An expert in climate change communication research, Maibach urges community leaders to make promoting physical activity a priority.

“There are lots of proven low-cost options that communities can use to encourage people to get out of their cars and walk or ride instead,” he says.

“Use of these options helps people remain healthy (by promoting physical activity and reducing obesity) and helps reduce heat-trapping pollutants that cause global warming.”

In the article, Maibach suggests that to promote active transport, policy makers and government officials at all levels should look at communication, marketing and policy enhancements that can be implemented relatively easily.

Maibach cites the web site Active Living by Design as showcasing many examples of successful programs, such as city-bike sharing, customized walking or cycling maps and grassroots campaigns.
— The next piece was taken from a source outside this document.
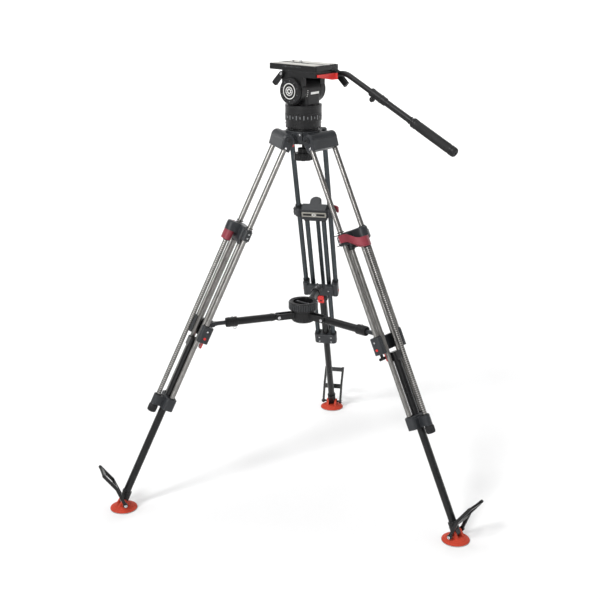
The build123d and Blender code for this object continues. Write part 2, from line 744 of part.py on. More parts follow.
# ---------------------------------------------------------------- tilt stage
with BuildPart() as platform:
    with BuildSketch(level(PLATFORM_Z, 0, (PLATFORM_FRONT + PLATE_REAR) / 2)):
        RectangleRounded(2 * PLATE_X, PLATFORM_FRONT - PLATE_REAR, 6)
    extrude(amount=PLATE_Z - 0.3 - PLATFORM_Z)
    with BuildSketch(upright(BARREL_X + 0.4), upright(-CHEEK_X)):
        with Locations((0, TILT_Z)):
            Circle(BARREL_R)
        with Locations((0, (TILT_Z + PLATFORM_Z) / 2 + 2)):
            Rectangle(2 * BARREL_R - 6, PLATFORM_Z - TILT_Z + 4)
    extrude(amount=CHEEK_X - BARREL_X - 0.4)
    with BuildSketch(level(PLATE_Z - 1, 0, (PLATFORM_FRONT + PLATE_REAR) / 2)):
        Rectangle(40, PLATFORM_FRONT - PLATE_REAR - 8)
    extrude(amount=4)
    with BuildSketch(upright(-BARREL_X - 16.4)):
        with Locations((0, TILT_Z)):
            Circle(AXLE_R + RUN)
    extrude(amount=2 * BARREL_X + 32.8, mode=Mode.SUBTRACT)
    with BuildSketch(upright(-DIAL_X + 2)):
        with Locations((0, TILT_Z)):
            Circle(6)
    extrude(amount=DIAL_X - 2 - CHEEK_X + 2)
    with BuildSketch(upright(-CHEEK_X - 7)):
        with Locations((BRAKE_Y, BRAKE_Z)):
            Circle(3.5)
    extrude(amount=9)
    with BuildSketch(upright(CHEEK_X - 8)):
        with Locations((BAR_Y, BAR_Z)):
            Circle(13.4)
    extrude(amount=8.4)
    with BuildSketch(upright(CHEEK_X)):
        with Locations((BAR_Y, BAR_Z)):
            Circle(5)
    extrude(amount=28)
    with BuildSketch(level(PLATE_Z - 6, RELEASE_X, RELEASE_Y + 1)):
        Rectangle(14, 14)
    extrude(amount=5.7)
    with BuildSketch(level(PLATE_Z - 26, RELEASE_X, RELEASE_Y)):
        Circle(3)
    extrude(amount=22)
save(platform, "platform")

with BuildPart() as tilt_drag_dial:
    with BuildSketch(upright(-DIAL_X)):
        with Locations((0, TILT_Z)):
            Circle(DIAL_R)
    extrude(amount=DIAL_X - CHEEK_X - 0.5)
    chamfer(tilt_drag_dial.edges().filter_by(GeomType.CIRCLE), 1.6)
    with BuildSketch(upright(-DIAL_X + 1.5)):
        with Locations((0, TILT_Z)):
            Circle(6 + RUN)
    extrude(amount=DIAL_X - CHEEK_X, mode=Mode.SUBTRACT)
save(tilt_drag_dial, "tilt_drag_dial")

with BuildPart() as tilt_brake_lever:
    with BuildSketch(upright(-CHEEK_X - 8.5)):
        with Locations((BRAKE_Y, BRAKE_Z)):
            Circle(8)
        with Locations((BRAKE_Y + 28, BRAKE_Z - 30)):
            Rectangle(17, 8, rotation=35)
        make_hull()
    extrude(amount=8)
    chamfer(tilt_brake_lever.edges().filter_by(Axis.X), 2)
    with BuildSketch(upright(-CHEEK_X - 7 - RUN)):
        with Locations((BRAKE_Y, BRAKE_Z)):
            Circle(3.5 + RUN)
    extrude(amount=9, mode=Mode.SUBTRACT)
save(tilt_brake_lever, "tilt_brake_lever")

with BuildPart() as camera_plate:
    with BuildSketch(level(PLATE_Z, 0, (PLATE_FRONT + PLATE_REAR) / 2)):
        RectangleRounded(2 * PLATE_X, PLATE_FRONT - PLATE_REAR, 7)
    extrude(amount=PLATE_TOP - PLATE_Z)
    chamfer(camera_plate.edges().group_by(Axis.Z)[-1], 1.5)
    with BuildSketch(level(PLATE_Z)):
        Rectangle(40.8, 400)
        with Locations((PLATE_X, 66), (-PLATE_X, 66)):
            with GridLocations(1, 4.5, 1, 12):
                Rectangle(3, 2.2)
    extrude(amount=3.6, mode=Mode.SUBTRACT)
    with BuildSketch(level(PLATE_Z, 0, 26)):
        SlotOverall(112, 21, rotation=90)
    extrude(amount=10, mode=Mode.SUBTRACT)
    with BuildSketch(level(PLATE_Z, 0, 26)):
        SlotOverall(100, 12.6, rotation=90)
    extrude(amount=PLATE_TOP - PLATE_Z, mode=Mode.SUBTRACT)
save(camera_plate, "camera_plate")

with BuildPart() as camera_screws:
    for screw_y, stud_r in SCREWS:
        with BuildSketch(level(PLATE_Z + 4, 0, screw_y)):
            Circle(9.5)
        extrude(amount=5.9)
        with BuildSketch(level(PLATE_Z + 9, 0, screw_y)):
            Circle(stud_r)
        extrude(amount=PLATE_TOP - PLATE_Z - 1)
save(camera_screws, "camera_screws")

with BuildPart() as plate_release_lever:
    rear = Plane(origin=(RELEASE_X, AXIS_Y + RELEASE_Y + 3, 0), x_dir=(1, 0, 0), z_dir=(0, -1, 0))
    with BuildSketch(rear):
        with BuildLine():
            Polyline((6, PLATE_Z - 26), (6, PLATE_Z - 6.5), (-86, PLATE_Z - 6.5), (-86, PLATE_Z - 14),
                     (-40, PLATE_Z - 22), (-20, PLATE_Z - 26), close=True)
        make_face()
    extrude(amount=6)
    with BuildSketch(level(PLATE_Z - 26, RELEASE_X, RELEASE_Y)):
        Circle(6)
    extrude(amount=19.5)
    with BuildSketch(level(PLATE_Z - 27, RELEASE_X, RELEASE_Y)):
        Circle(3 + RUN)
    extrude(amount=22, mode=Mode.SUBTRACT)
save(plate_release_lever, "plate_release_lever")


# ---------------------------------------------------------------- pan bar
BAR_RUN = math.cos(math.radians(BAR_DROP))
BAR_FALL = math.sin(math.radians(BAR_DROP))


def along_bar(t):
    """Section at t down the bar's straight part, measured from its bend."""
    origin = (BAR_X, AXIS_Y + BEND_Y - t * BAR_RUN, BEND_Z - t * BAR_FALL)
    return Plane(origin=origin, x_dir=(1, 0, 0), z_dir=(0, -BAR_RUN, -BAR_FALL))


with BuildPart() as pan_bar:
    with BuildLine(upright(BAR_X)):
        last = (BEND_Y - BAR_END * BAR_RUN, BEND_Z - BAR_END * BAR_FALL)
        bar_path = FilletPolyline((BAR_Y, BAR_Z), (BEND_Y, BEND_Z), last, radius=BEND_R)
    with BuildSketch(Plane(origin=bar_path @ 0, z_dir=bar_path % 0)):
        Circle(BAR_R)
    sweep(path=bar_path)
    with BuildSketch(upright(CHEEK_X + 0.8)):
        with Locations((BAR_Y, BAR_Z)):
            Circle(15)
    extrude(amount=BAR_X + BAR_R - CHEEK_X - 0.8)
    with BuildSketch(upright(CHEEK_X)):
        with Locations((BAR_Y, BAR_Z)):
            Circle(5 + RUN)
    extrude(amount=30, mode=Mode.SUBTRACT)
save(pan_bar, "pan_bar")

with BuildPart() as bar_clamp_lever:
    with BuildSketch(upright(BAR_X + BAR_R + 0.5)):
        with Locations((BAR_Y, BAR_Z)):
            Circle(9)
        with Locations((BAR_Y - 34, BAR_Z - 31)):
            Rectangle(7, 17, rotation=42)
        make_hull()
        with Locations((BAR_Y, BAR_Z)):
            Circle(5 + RUN, mode=Mode.SUBTRACT)
    extrude(amount=11)
save(bar_clamp_lever, "bar_clamp_lever")

ear_place = (BEND_Y - EAR_T * BAR_RUN + EAR_DROP * BAR_FALL, BEND_Z - EAR_T * BAR_FALL - EAR_DROP * BAR_RUN)
with BuildPart() as bar_extension:
    with BuildSketch(along_bar(SLEEVE_START)):
        Circle(SLEEVE_R)
    extrude(amount=SLEEVE_END - SLEEVE_START)
    with BuildSketch(along_bar(SLEEVE_START)):
        Circle(BAR_COLLAR_R)
    extrude(amount=BAR_COLLAR_LENGTH)
    chamfer(bar_extension.edges().filter_by(GeomType.CIRCLE), 0.8)
    with BuildSketch(upright(BAR_X - 4)):
        with Locations(ear_place):
            Circle(8)
            Rectangle(11, 15, rotation=BAR_DROP, align=(Align.CENTER, Align.MIN))
    extrude(amount=8)
    with BuildSketch(upright(BAR_X - 4)):
        with Locations(ear_place):
            Circle(3.2)
    extrude(amount=8, mode=Mode.SUBTRACT)
    with BuildSketch(along_bar(SLEEVE_START)):
        Circle(BAR_R + RUN)
    extrude(amount=SLEEVE_END - SLEEVE_START - 20, mode=Mode.SUBTRACT)
save(bar_extension, "bar_extension")

with BuildPart() as bar_grip:
    with BuildSketch(along_bar(GRIP_START)):
        Circle(GRIP_R)
    extrude(amount=GRIP_END - GRIP_START)
    chamfer(bar_grip.edges().filter_by(GeomType.CIRCLE), 3)
    with BuildSketch(along_bar(GRIP_START)):
        Circle(SLEEVE_R + RUN)
    extrude(amount=SLEEVE_END - GRIP_START, mode=Mode.SUBTRACT)
    with BuildSketch(along_bar(GRIP_START)):
        Circle(3)
    extrude(amount=GRIP_END - GRIP_START, mode=Mode.SUBTRACT)
save(bar_grip, "bar_grip")
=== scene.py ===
import json
import math

import bmesh
import bpy
from mathutils import Matrix, Vector


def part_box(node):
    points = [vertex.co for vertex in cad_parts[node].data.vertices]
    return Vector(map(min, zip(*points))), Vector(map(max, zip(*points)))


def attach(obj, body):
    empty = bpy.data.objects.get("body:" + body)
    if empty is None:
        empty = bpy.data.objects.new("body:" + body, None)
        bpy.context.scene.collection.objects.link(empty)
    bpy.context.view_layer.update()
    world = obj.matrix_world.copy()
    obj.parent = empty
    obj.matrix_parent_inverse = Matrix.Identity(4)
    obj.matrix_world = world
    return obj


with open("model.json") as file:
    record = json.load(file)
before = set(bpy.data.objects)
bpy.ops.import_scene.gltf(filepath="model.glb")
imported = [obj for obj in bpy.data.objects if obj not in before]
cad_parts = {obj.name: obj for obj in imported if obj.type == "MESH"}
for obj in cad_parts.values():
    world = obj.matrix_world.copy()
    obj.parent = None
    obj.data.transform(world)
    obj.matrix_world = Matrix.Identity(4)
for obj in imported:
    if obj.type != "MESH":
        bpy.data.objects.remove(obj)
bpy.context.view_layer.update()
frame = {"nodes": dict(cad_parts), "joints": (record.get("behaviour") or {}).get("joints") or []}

MM = 0.001
UP = Vector((0, 0, 1))
ACROSS = Vector((1, 0, 0))
AHEAD = Vector((0, 1, 0))
JOINTS = {joint["name"]: joint for joint in frame["joints"]}
NODES = frame["nodes"]
LEG_NAMES = ("front_right", "rear", "front_left")


# ------------------------------------------------------------------ shader building
class Socket:
    """A shader value that ordinary arithmetic turns into Math nodes."""

    def __init__(self, finish, link):
        self.finish = finish
        self.link = link

    def math(self, operation, *others):
        return self.finish.node("ShaderNodeMath", {"operation": operation}, self, *others)

    def __add__(self, other):
        return self.math("ADD", other)

    def __sub__(self, other):
        return self.math("SUBTRACT", other)

    def __mul__(self, other):
        return self.math("MULTIPLY", other)

    def __rsub__(self, other):
        return self.finish.node("ShaderNodeMath", {"operation": "SUBTRACT"}, other, self)

    __radd__ = __add__
    __rmul__ = __mul__


class Finish:
    """One material: its node tree, with a method that adds any node."""

    def __init__(self, name, roughness=0.5, metallic=0.0, coat=0.0, coat_roughness=0.1, specular=0.35):
        self.material = bpy.data.materials.new(name)
        self.material.use_nodes = True
        self.tree = self.material.node_tree
        self.shader = self.tree.nodes["Principled BSDF"]
        for socket, value in (("Roughness", roughness), ("Metallic", metallic), ("Coat Weight", coat),
                              ("Coat Roughness", coat_roughness), ("Specular IOR Level", specular)):
            self.shader.inputs[socket].default_value = value

    def set(self, socket, value):
        """Links a varying value to one of the shader's sockets."""
        self.tree.links.new(value.link, self.shader.inputs[socket])

    def node(self, kind, settings, *values, out=0, **named):
        """Adds a node: its settings first, then the values or links of its sockets."""
        made = self.tree.nodes.new(kind)
        for key, value in settings.items():
            setattr(made, key, value)
        for key, value in [*enumerate(values), *named.items()]:
            if isinstance(value, Socket):
                self.tree.links.new(value.link, made.inputs[key])
            elif value is not None:
                made.inputs[key].default_value = value
        return Socket(self, made.outputs[out])

    def place(self):
        """Position in the object's own frame, in metres."""
        return self.node("ShaderNodeTexCoord", {}, out=3)

    def noise(self, scale, detail=2.0):
        return self.node("ShaderNodeTexNoise", {}, Vector=self.place(), Scale=scale, Detail=detail)

    def dot(self, vector, other):
        return self.node("ShaderNodeVectorMath", {"operation": "DOT_PRODUCT"}, vector, other, out=1)

    def mix(self, factor, low, high):
        """Blend of two colours."""
        plain = [None] * 5    # the node's inputs for numbers and vectors
        return self.node("ShaderNodeMix", {"data_type": "RGBA"}, factor, *plain, low, high, out=2)

    def softened(self, radius):
        """Surface direction with the edges rounded by a radius in metres."""
        return self.node("ShaderNodeBevel", {"samples": 4}, Radius=radius)

    def bump(self, height, strength, distance, edge=0.0009):
        """Surface relief on top of the softened edges; distance and edge are in metres."""
        self.set("Normal", self.node("ShaderNodeBump", {}, Strength=strength, Distance=distance,
                                     Height=height, Normal=self.softened(edge)))

    def wear(self, radius=0.0011):
        """0 on flat ground, towards 1 along the edges."""
        facing = self.node("ShaderNodeNewGeometry", {}, out=3)
        return ((1.0 - self.dot(self.softened(radius), facing)) * 7.0).math("MINIMUM", 1.0)


def colour(red, green=None, blue=None):
    """Opaque colour, grey where one value is given."""
    if green is None:
        return (red, red, red, 1.0)
    return (red, green, blue, 1.0)


def scaled(base, factor):
    """The same hue, darker or lighter."""
    return (base[0] * factor, base[1] * factor, base[2] * factor, 1.0)


def painted(name, base, roughness=0.42, bare=0.2, grain=900.0, metallic=0.0, specular=0.35):
    """Painted or anodised metal: fine grain, soft patches, and bare metal along its edges."""
    finish = Finish(name, metallic=metallic, specular=specular)
    patch = finish.noise(16.0, 3.0)
    tone = finish.mix(patch, scaled(base, 0.7), scaled(base, 1.35))
    rubbed = finish.wear() * finish.noise(140.0, 3.0).math("POWER", 2.0) * 1.6
    finish.set("Base Color", finish.mix(rubbed, tone, colour(bare)))
    finish.set("Roughness", patch * 0.16 + (roughness - 0.08))
    finish.bump(finish.noise(grain, 2.0), 0.16, 0.0003)
    return finish.material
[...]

“One of my favorite examples is ‘walking school buses’ in which children and a few parents walk together to the local school,” says Maibach.

With most car trips less than five miles, walking or biking is a realistic alternative to driving a car.

Community leaders can implement policy changes to make forgoing the car a more attractive alternative.

He also suggests that policy changes such as reducing speed limits, giving cyclists priority at intersections and closing some roads to cars can also encourage people to consider alternative ways of commuting.

“There is no one magic bullet. All of these examples can be effective here in the U.S., and all should be implemented in as many communities as possible. The more that are implemented, the more we will wean people away from sole reliance on their cars when they could be walking and/or riding, and improving their health as a result.”

Maibach is the director of the Center for Climate Change Communication at Mason. His work over the past 25 years has helped define the fields of public health communication and social marketing, and his book, “Designing Health Messages: Approaches from Communication Theory and Public Health Practice,” is widely used by academics and practitioners alike.